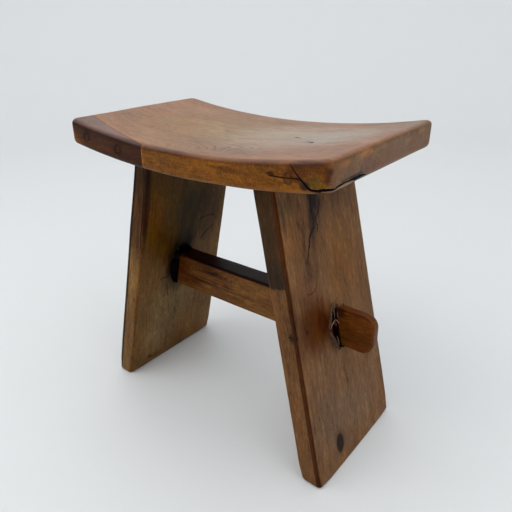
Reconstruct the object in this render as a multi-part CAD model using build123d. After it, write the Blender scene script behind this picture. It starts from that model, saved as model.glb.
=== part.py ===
from build123d import *
import os
from math import cos, radians, sin, tan

# Stool with a dished plank seat, two splayed slab legs and a stretcher with wedged through tenons.
# Millimetres. The origin is on the floor under the middle of the seat, +X runs along the seat,
# -Y is the front with the patched corner, +Z is up.

# Seat board: one plank, dished along its length, a little thinner in the middle than at its ends
seat_length = 424.3
seat_depth = 253.6
seat_end_height = 450.0
seat_end_thickness = 34.6
seat_top_sag = 20.3
seat_underside_sag = 18.1
seat_corner_round = 13.0
seat_top_round = 8.0
seat_bottom_round = 7.5

# Corner patch: a wedge of other wood let into the front left corner, with a blunt nose
patch_length = 154.5
patch_end_depth = 39.5
patch_nose_depth = 3.0

# Dowels that pin the patch, driven in from the front edge
dowel_diameter = 10.0
outer_dowel_length = 62.0
inner_dowel_length = 45.0
outer_dowel_from_end = 39.6
inner_dowel_from_end = 106.8
dowel_end_gap = 1.0

# Slab legs: they lean in towards the seat and narrow upwards; the inset is from the seat's end
# to the leg's inner face at the floor
leg_foot_inset = 31.4
leg_splay = 13.06
leg_thickness = 31.0
leg_foot_width = 204.2
leg_top_width = 178.6
leg_arris_round = 3.3
leg_foot_round = 5.0

# Blind stub tenons on top of each leg, with a saw kerf for a hidden wedge
stub_width = 44.0
stub_thickness = 16.0
stub_length = 19.0
stub_spacing = 84.0
stub_root = 12.0
stub_end_gap = 1.0
fox_wedge_length = 15.0
fox_wedge_thick_end = 3.0
fox_wedge_thin_end = 1.0

# Stretcher: a bar on edge behind the legs' middle, rising a little to the right as its joints left it
stretcher_height = 58.0
stretcher_thickness = 34.2
stretcher_centre_height = 187.6
stretcher_set_back = 10.3
stretcher_rise = 0.6
stretcher_arris_round = 3.5

# Through tenons of the stretcher, with rounded ends outside the legs
tenon_front_shoulder = 6.2
tenon_back_shoulder = 8.6
tenon_top_shoulder = 2.0
tenon_projection = 49.0
tenon_end_round = 18.0
tenon_front_arris_round = 2.5
tenon_back_arris_round = 9.0

# Leg mortises: cut too wide in front of the tenon, and the left one too high as well
pocket_inner_width = 19.0
pocket_outer_width = 25.0
pocket_round = 8.0
left_mortise_over_cut = 14.0

# Wedges driven in beside the tenons and broken off inside the leg
wedge_recess = 11.0
wedge_length = 13.0
wedge_height = 40.0

# Clearances and the overrun of every cut
glue_gap = 0.1
fit_gap = 0.15
overrun = 20.0

# Places that follow from the sizes above
lean = radians(leg_splay)
leg_foot_reach = seat_length / 2 - leg_foot_inset
leg_level_thickness = leg_thickness / cos(lean)
seat_end_underside = seat_end_height - seat_end_thickness
seat_centre_underside = seat_end_underside - seat_underside_sag
leg_length = seat_centre_underside / cos(lean)
joint_reach = leg_foot_reach - stretcher_centre_height * tan(lean)
tenon_tip = joint_reach + leg_level_thickness + tenon_projection
tenon_front = -stretcher_thickness / 2 + tenon_front_shoulder
tenon_back = stretcher_thickness / 2 - tenon_back_shoulder
tenon_bottom = -stretcher_height / 2
tenon_top = stretcher_height / 2 - tenon_top_shoulder


def sag_arc(end_height, sag):
    """Arc over the seat's length that hangs in the middle, in the X-Z plane."""
    end = seat_length / 2
    return ThreePointArc((-end, end_height), (0, end_height - sag), (end, end_height))


def seat_blank():
    """The whole dished plank with its rounded corners, before the patch is let in."""
    top = sag_arc(seat_end_height, seat_top_sag)
    bottom = sag_arc(seat_end_underside, seat_underside_sag)
    ends = [Line(top @ 0, bottom @ 0), Line(top @ 1, bottom @ 1)]
    outline = Plane.XZ * make_face([top, bottom] + ends)
    blank = extrude(outline, amount=seat_depth / 2, both=True)
    blank = fillet(blank.edges().filter_by(Axis.Z), seat_corner_round)
    top_face = blank.faces().filter_by(GeomType.CYLINDER).sort_by(SortBy.AREA)[-2:].sort_by(Axis.Z)[-1]
    blank = fillet(top_face.edges(), seat_top_round)
    bottom_face = blank.faces().filter_by(GeomType.CYLINDER).sort_by(SortBy.AREA)[-2:].sort_by(Axis.Z)[0]
    return fillet(bottom_face.edges(), seat_bottom_round)


def patch_region(gap=0.0):
    """Upright prism in front of the patch's glue line, drawn back from it by a gap."""
    left = -seat_length / 2
    front = -seat_depth / 2
    nose_x = left + patch_length - gap
    rise = (patch_end_depth - patch_nose_depth) / patch_length
    corner = Line((nose_x, front - overrun), (nose_x, front + patch_nose_depth - gap))
    end_y = front + patch_end_depth + rise * overrun - gap
    joint = Line(corner @ 1, (left - overrun, end_y))
    side = Line(joint @ 1, (left - overrun, front - overrun))
    closing = Line(side @ 1, corner @ 0)
    return extrude(make_face([corner, joint, side, closing]), amount=seat_end_height + overrun)


def seat_middle_height(x):
    """Height of the middle of the plank's thickness at a place along its length."""
    half_length = seat_length / 2
    sag = (seat_top_sag + seat_underside_sag) / 2
    radius = (half_length**2 + sag**2) / (2 * sag)
    arc_drop = (radius**2 - x**2) ** 0.5 - (radius - sag)
    return (seat_end_height + seat_end_underside) / 2 - arc_drop


def patch_dowel(from_end, length, gap=0.0, end_gap=0.0):
    """Dowel pointing back from the front edge; with gaps it is the hole for one."""
    x = -seat_length / 2 + from_end
    place = Pos(x, -seat_depth / 2, seat_middle_height(x)) * Rot(X=-90)
    radius = dowel_diameter / 2 + gap
    return place * Cylinder(radius, length + end_gap, align=(Align.CENTER, Align.CENTER, Align.MIN))


def leg_plane(side):
    """Plane of a leg's inner face: X across the leg, Y up its slope, Z outwards."""
    foot = (side * leg_foot_reach, 0, 0)
    return Plane(origin=foot, x_dir=(0, side, 0), z_dir=(side * cos(lean), 0, sin(lean)))


def leg_layer(side, inner, outer):
    """Everything between two depths, measured outwards from a leg's inner face."""
    width = leg_foot_width + 2 * overrun
    layer = Box(width, 2 * seat_end_height, outer - inner, align=(Align.CENTER, Align.CENTER, Align.MIN))
    return leg_plane(side) * Pos(0, 0, inner) * layer


def above_seat_underside():
    """Everything above the seat's underside, less the glue line, wider than the legs."""
    half_length = seat_length / 2
    half_width = leg_foot_width / 2 + overrun
    underside = sag_arc(seat_end_underside - glue_gap, seat_underside_sag)
    crown = seat_end_height + overrun
    left = Line(underside @ 0, (-half_length, crown))
    right = Line(underside @ 1, (half_length, crown))
    closing = Line(left @ 1, right @ 1)
    return extrude(Plane.XZ * make_face([underside, left, right, closing]), amount=half_width, both=True)


def leg_slab(side):
    """Tapered leaning slab with a flat sole and rounded arrises, scribed to the seat."""
    taper = (leg_foot_width - leg_top_width) / 2 / leg_length
    low, high = -overrun, leg_length + overrun
    foot_half = leg_foot_width / 2 - taper * low
    top_half = leg_foot_width / 2 - taper * high
    corners = [(-foot_half, low), (foot_half, low), (top_half, high), (-top_half, high)]
    outline = make_face(Polyline(corners + corners[:1]))
    slab = leg_plane(side) * extrude(outline, amount=leg_thickness)
    ground = (2 * (seat_length + overrun), leg_foot_width + 2 * overrun, 2 * overrun)
    slab -= Box(*ground, align=(Align.CENTER, Align.CENTER, Align.MAX))
    sole_edges = slab.edges().group_by(Axis.Z)[0].sort_by(Axis.Y)
    slab = fillet([sole_edges[0], sole_edges[-1]], leg_foot_round)
    broad_faces = slab.faces().sort_by(SortBy.AREA)[-2:]
    slab = fillet(broad_faces[0].edges() + broad_faces[1].edges(), leg_arris_round)
    return slab - above_seat_underside()


def stub_block(side, place, gap=0.0, end_gap=0.0):
    """One stub tenon from its root inside the leg to its tip; with gaps it is its mortise."""
    width = stub_width + 2 * gap
    thickness = stub_thickness + 2 * gap
    length = stub_root + stub_length + end_gap
    block = Box(width, length, thickness, align=(Align.CENTER, Align.MIN, Align.CENTER))
    return leg_plane(side) * Pos(side * place, leg_length - stub_root, leg_thickness / 2) * block


def fox_wedge(side, place, gap=0.0):
    """Thin wedge across a stub tenon, thick end at the tip; without a gap it is its kerf."""
    tip = leg_length + stub_length
    root = tip - fox_wedge_length + gap
    thick = fox_wedge_thick_end / 2 - gap
    thin = fox_wedge_thin_end / 2 - gap
    corners = [(-thick, tip), (thick, tip), (thin, root), (-thin, root)]
    outline = make_face(Polyline(corners + corners[:1]))
    across = extrude(Plane.ZY * outline, amount=stub_width / 2, both=True)
    return leg_plane(side) * Pos(side * place, 0, leg_thickness / 2) * across


def stretcher_place():
    """Where the stretcher's own axes lie: its middle, tilted by its rise."""
    return Pos(0, stretcher_set_back, stretcher_centre_height) * Rot(Y=-stretcher_rise)


def pocket_front(x):
    """Front wall of a mortise, along the stretcher; it opens towards the leg's outer face."""
    share = (x - joint_reach) / leg_level_thickness
    return tenon_front - pocket_inner_width - share * (pocket_outer_width - pocket_inner_width)


def plan_prism(side, x_range, front, back, bottom, top):
    """Upright prism with a slanting front wall whose two front corners are rounded."""
    x0, x1 = x_range
    corners = [(x0, front(x0)), (x1, front(x1)), (x1, back), (x0, back)]
    corners = [(side * x, y) for x, y in corners]
    prism = Pos(0, 0, bottom) * extrude(make_face(Polyline(corners + corners[:1])), amount=top - bottom)
    front_edges = prism.faces().sort_by(Axis.Y)[0].edges().sort_by(Axis.Z)
    return fillet([front_edges[0], front_edges[-1]], pocket_round)


def leg_mortise(side):
    """Through mortise for a tenon, with the pocket in front that the wedge fills."""
    x_range = (joint_reach - overrun, joint_reach + leg_level_thickness + overrun)
    over_cut = left_mortise_over_cut if side < 0 else fit_gap
    back, bottom, top = tenon_back + fit_gap, tenon_bottom - fit_gap, tenon_top + over_cut
    return stretcher_place() * plan_prism(side, x_range, pocket_front, back, bottom, top)


def tenon_wedge(side):
    """Stub of a wedge between the tenon and the slanting wall of its pocket."""

    def front(x):
        return pocket_front(x) + glue_gap

    x_range = (joint_reach - overrun, joint_reach + leg_level_thickness + overrun)
    bar = plan_prism(side, x_range, front, tenon_front - glue_gap, tenon_bottom, tenon_bottom + wedge_height)
    outer = leg_thickness - wedge_recess
    return stretcher_place() * bar & leg_layer(side, outer - wedge_length, outer)


def stretcher():
    """Bar with shoulders cut to the legs' lean and a rounded through tenon at each end."""
    body = Box(2 * tenon_tip, stretcher_thickness, stretcher_height)
    body = stretcher_place() * fillet(body.edges().filter_by(Axis.X), stretcher_arris_round)
    for side in (-1, 1):
        body -= leg_layer(side, -fit_gap, seat_length)
    tenon_height = tenon_top - tenon_bottom
    outline = RectangleRounded(2 * tenon_tip, tenon_height, tenon_end_round)
    bar = extrude(Plane.XZ * outline, amount=(tenon_back - tenon_front) / 2, both=True)
    bar = fillet(bar.faces().sort_by(Axis.Y)[0].edges(), tenon_front_arris_round)
    bar = fillet(bar.faces().sort_by(Axis.Y)[-1].edges(), tenon_back_arris_round)
    middle = Pos(0, (tenon_front + tenon_back) / 2, (tenon_bottom + tenon_top) / 2)
    return body + stretcher_place() * middle * bar


def leg(side):
    """One leg with its two kerfed stub tenons and the mortise for the stretcher."""
    solid = leg_slab(side)
    for place in (-stub_spacing / 2, stub_spacing / 2):
        solid += stub_block(side, place)
        solid -= fox_wedge(side, place)
    return solid - leg_mortise(side)


def seat_board(plank):
    """Seat plank with its stub mortises, the notch for the patch and the dowel holes."""
    board = plank - patch_region()
    for side in (-1, 1):
        for place in (-stub_spacing / 2, stub_spacing / 2):
            board -= stub_block(side, place, glue_gap, stub_end_gap)
    for hole in dowel_holes():
        board -= hole
    return board


def corner_patch(plank):
    """The piece let into the corner, cut from the same outline as the seat."""
    patch = plank & patch_region(glue_gap)
    for hole in dowel_holes():
        patch -= hole
    return patch


def dowel_holes():
    """Blind holes through the patch into the seat board."""
    outer = patch_dowel(outer_dowel_from_end, outer_dowel_length, glue_gap, dowel_end_gap)
    inner = patch_dowel(inner_dowel_from_end, inner_dowel_length, glue_gap, dowel_end_gap)
    return [outer, inner]


whole_plank = seat_blank()
pieces = {
    "seat_board": seat_board(whole_plank),
    "seat_corner_patch": corner_patch(whole_plank),
    "patch_dowel_outer": patch_dowel(outer_dowel_from_end, outer_dowel_length),
    "patch_dowel_inner": patch_dowel(inner_dowel_from_end, inner_dowel_length),
    "stretcher": stretcher(),
}
for name, side in (("left", -1), ("right", 1)):
    pieces[name + "_leg"] = leg(side)
    pieces[name + "_tenon_wedge"] = tenon_wedge(side)
    for end, place in (("front", -stub_spacing / 2), ("back", stub_spacing / 2)):
        pieces[name + "_leg_" + end + "_fox_wedge"] = fox_wedge(side, place, glue_gap)

os.makedirs("parts", exist_ok=True)
for node, shape in pieces.items():
    export_step(shape, "parts/" + node + ".step")
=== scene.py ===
import math

import bpy
import numpy as np
from mathutils import Matrix, Vector


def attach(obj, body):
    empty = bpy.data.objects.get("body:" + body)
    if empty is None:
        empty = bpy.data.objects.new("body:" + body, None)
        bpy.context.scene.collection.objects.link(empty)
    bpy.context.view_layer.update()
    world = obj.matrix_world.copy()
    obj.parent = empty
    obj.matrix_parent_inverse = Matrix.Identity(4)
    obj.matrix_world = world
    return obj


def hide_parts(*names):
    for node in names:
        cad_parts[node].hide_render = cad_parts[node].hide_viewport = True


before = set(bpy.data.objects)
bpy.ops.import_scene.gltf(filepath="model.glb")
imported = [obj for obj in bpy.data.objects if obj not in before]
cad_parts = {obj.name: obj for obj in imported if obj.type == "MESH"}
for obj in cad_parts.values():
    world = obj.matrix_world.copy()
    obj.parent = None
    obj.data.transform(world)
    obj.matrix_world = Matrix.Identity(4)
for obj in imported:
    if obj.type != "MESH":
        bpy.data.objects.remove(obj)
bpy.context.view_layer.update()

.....

SHORT PROBLEM: Reproduce exactly the lines from the line with "whole_plank = seat_blank()" through the line with "bpy.data.objects.remove(obj)", both end lines included, and only those lines.

WRITTEN RESPONSE:
whole_plank = seat_blank()
pieces = {
    "seat_board": seat_board(whole_plank),
    "seat_corner_patch": corner_patch(whole_plank),
    "patch_dowel_outer": patch_dowel(outer_dowel_from_end, outer_dowel_length),
    "patch_dowel_inner": patch_dowel(inner_dowel_from_end, inner_dowel_length),
    "stretcher": stretcher(),
}
for name, side in (("left", -1), ("right", 1)):
    pieces[name + "_leg"] = leg(side)
    pieces[name + "_tenon_wedge"] = tenon_wedge(side)
    for end, place in (("front", -stub_spacing / 2), ("back", stub_spacing / 2)):
        pieces[name + "_leg_" + end + "_fox_wedge"] = fox_wedge(side, place, glue_gap)

os.makedirs("parts", exist_ok=True)
for node, shape in pieces.items():
    export_step(shape, "parts/" + node + ".step")
=== scene.py ===
import math

import bpy
import numpy as np
from mathutils import Matrix, Vector


def attach(obj, body):
    empty = bpy.data.objects.get("body:" + body)
    if empty is None:
        empty = bpy.data.objects.new("body:" + body, None)
        bpy.context.scene.collection.objects.link(empty)
    bpy.context.view_layer.update()
    world = obj.matrix_world.copy()
    obj.parent = empty
    obj.matrix_parent_inverse = Matrix.Identity(4)
    obj.matrix_world = world
    return obj


def hide_parts(*names):
    for node in names:
        cad_parts[node].hide_render = cad_parts[node].hide_viewport = True


before = set(bpy.data.objects)
bpy.ops.import_scene.gltf(filepath="model.glb")
imported = [obj for obj in bpy.data.objects if obj not in before]
cad_parts = {obj.name: obj for obj in imported if obj.type == "MESH"}
for obj in cad_parts.values():
    world = obj.matrix_world.copy()
    obj.parent = None
    obj.data.transform(world)
    obj.matrix_world = Matrix.Identity(4)
for obj in imported:
    if obj.type != "MESH":
        bpy.data.objects.remove(obj)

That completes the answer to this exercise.